Without clear information about potential consumers, networks like Facebook will have to rely on non-personalized information to determine who a given advert should be displayed to, which means in iOS 14 applications and devices, consumers who do not grant tracking permission would know that their ads will be less personalized. The upshot of this is that advertisers will have much less impact. To be specific, content publishers fear that changes in iOS 14 could drastically alter in-application advertising, as we know it, thus upending the monetization of their properties on the Apple mobile platform.

According to a study by Singular, about 25% of Apple users take advantage of the LAT (Limit Ad Tracking) functionality. This volume of "anonymous" users is expected to increase to 40% with the changes of iOS 14, and cause a 50% drop in advertising revenue for publishers and app developers, bringing on an almost apocalyptic situation to digital advertising on iPhones and iPads. Is Apple really looking out for user privacy, or is it just trying to knock Google and Facebook down a peg? The answer is obvious, especially if we consider that since iOS 13, Apple users already had the LAT function, that is, to protect themselves if they were interested.

With the tracking permission, iOS 14 will change the rules of monetization in its ecosystem. Performance or localization campaigns would be the most affected; as tests have shown, there is a 50% impact on revenue when limiting the location, the allocation of downloads or the optimization of campaign delivery via tracking.

According to StatCounter, Apple users accounted for 22.85% of the world market share in 2019, compared to 74.45% of Android users. This may give us some breathing space, especially for companies whose business is in Europe, Latin America or Asia, but even so, the situation is particularly worrying in the United States, where Apple users represent 52% compared to 47% of Android users. 

At the same time, there is an imminent spectrum of broader government regulations, following in the footsteps of the GDPR and CCPA, that seek to take a stand on consumer privacy and the use or sale of this data for advertising (or other media). Legislation is being considered or implemented in many U.S. states (Maine, Massachusetts, New Hampshire, New York and many more) and in other countries, such as India.

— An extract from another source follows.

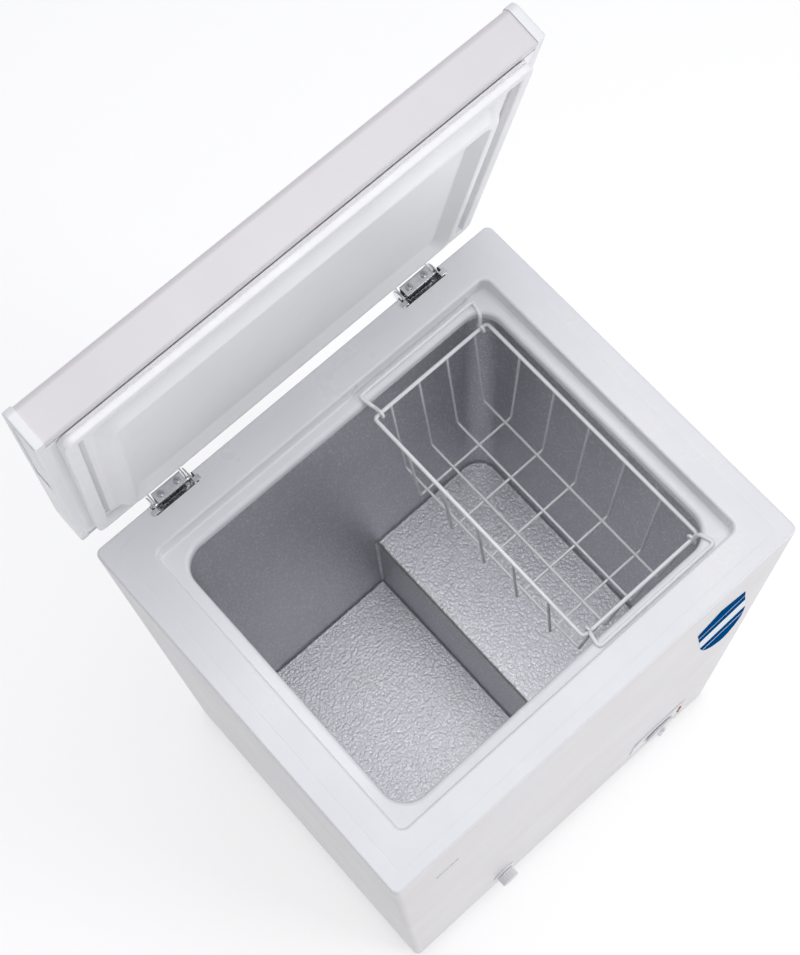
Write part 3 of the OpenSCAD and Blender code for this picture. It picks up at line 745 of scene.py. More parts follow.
# Control panel: a moulded white bezel snapped into the front, low on the right. The thermostat dial
# turns on its spindle, and three small lenses stand in a column beside it.
moulded_abs = finish("moulded_white_abs", "#e8e8ea", "#e4e4e7", 40, 0.34, 0.05, 1.2, 0.004)
front_y = -cabinet_half_d
panel_x, panel_z, dial_seat = 167.0, 105.0, front_y - 2.35


def aim_front(mesh, x, z, y=front_y):
    """Stands a turned part on the front, its Z axis pointing out of it"""
    mesh.transform(
        Matrix.Translation(Vector((x, y, z)) * MM) @ Matrix.Rotation(math.radians(90), 4, "X")
    )
    return mesh


bezel = loft_mesh(
    framed_plate(
        panel_x, panel_z, 98, 86, 20,
        (
            (0.0, front_y + 0.5), (0.0, front_y - 0.9), (0.35, front_y - 1.6), (1.2, front_y - 2.0),
            (4.5, front_y - 2.0), (5.2, front_y - 1.2), (6.4, front_y - 1.2),
        ),
    ),
    capped=True,
)
recess = lathe(
    [(28.0, 1.2), (27.6, 1.9), (26.2, 2.0), (25.4, 1.4), (25.2, 1.25), (12, 1.25), (3.4, 1.25)], 64,
)
bezel = join_meshes([bezel, aim_front(recess, panel_x, panel_z)])
fit(
    "control_panel_bezel", bezel, moulded_abs, "cabinet", ["control_panel"],
    outward=True,
)
carry_over(["thermostat_body"], black_plastic)


# Thermostat dial: moulded white knob with a knurled skirt, a raised grip bar and a grey mark.
def knurled_loops(profile, ridges, steps):
    """Loops about the Z axis from (radius, height, ripple) rows in mm, with even ridges"""
    loops = []
    for radius, height, ripple in profile:
        loop = []
        for i in range(steps):
            t = 2 * math.pi * i / steps
            out = radius + ripple * math.cos(ridges * t)
            loop.append((out * math.cos(t), out * math.sin(t), height))
        loops.append(loop)
    return loops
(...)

INFINIA expects to lose only 15% of its Apple device users

In Infinia’s SDK 3.0 version released this summer, we have implemented a solution to mitigate the loss of tracking in iOS 14 users as much as possible. The total number of iOS 14 users under the Infinia DMP represents 25.26% of the total number of Infinia users.

The Infinia product team has suggested operating a layer above the IFDA request, to avert the aggressive Apple message that prompts the user to say "no". Users tend to decline permissions they do not understand, however, most do not forbid an app to track them if it means better advertising and better application performance, and that is what we want to convey from Infinia to our users, explaining to them the need to activate the tracking.

When they access an app that needs to have the tracking activated, the user will be shown a message with a friendly explanation as to why the data is needed; if they accept, they must then accept the message from Apple. In the event that the user does not accept, Infinia has agreed with its publishers to offer higher quality content and access to premium areas (or advantages and aids in mobile games) if they activate the tracking permission.
With this solution, we hope to reduce the loss of users to only 15% and shelter our publishers and partners from the costs of adapting to new changes by offering a whole series of methods and libraries which are easily adaptable to their developments.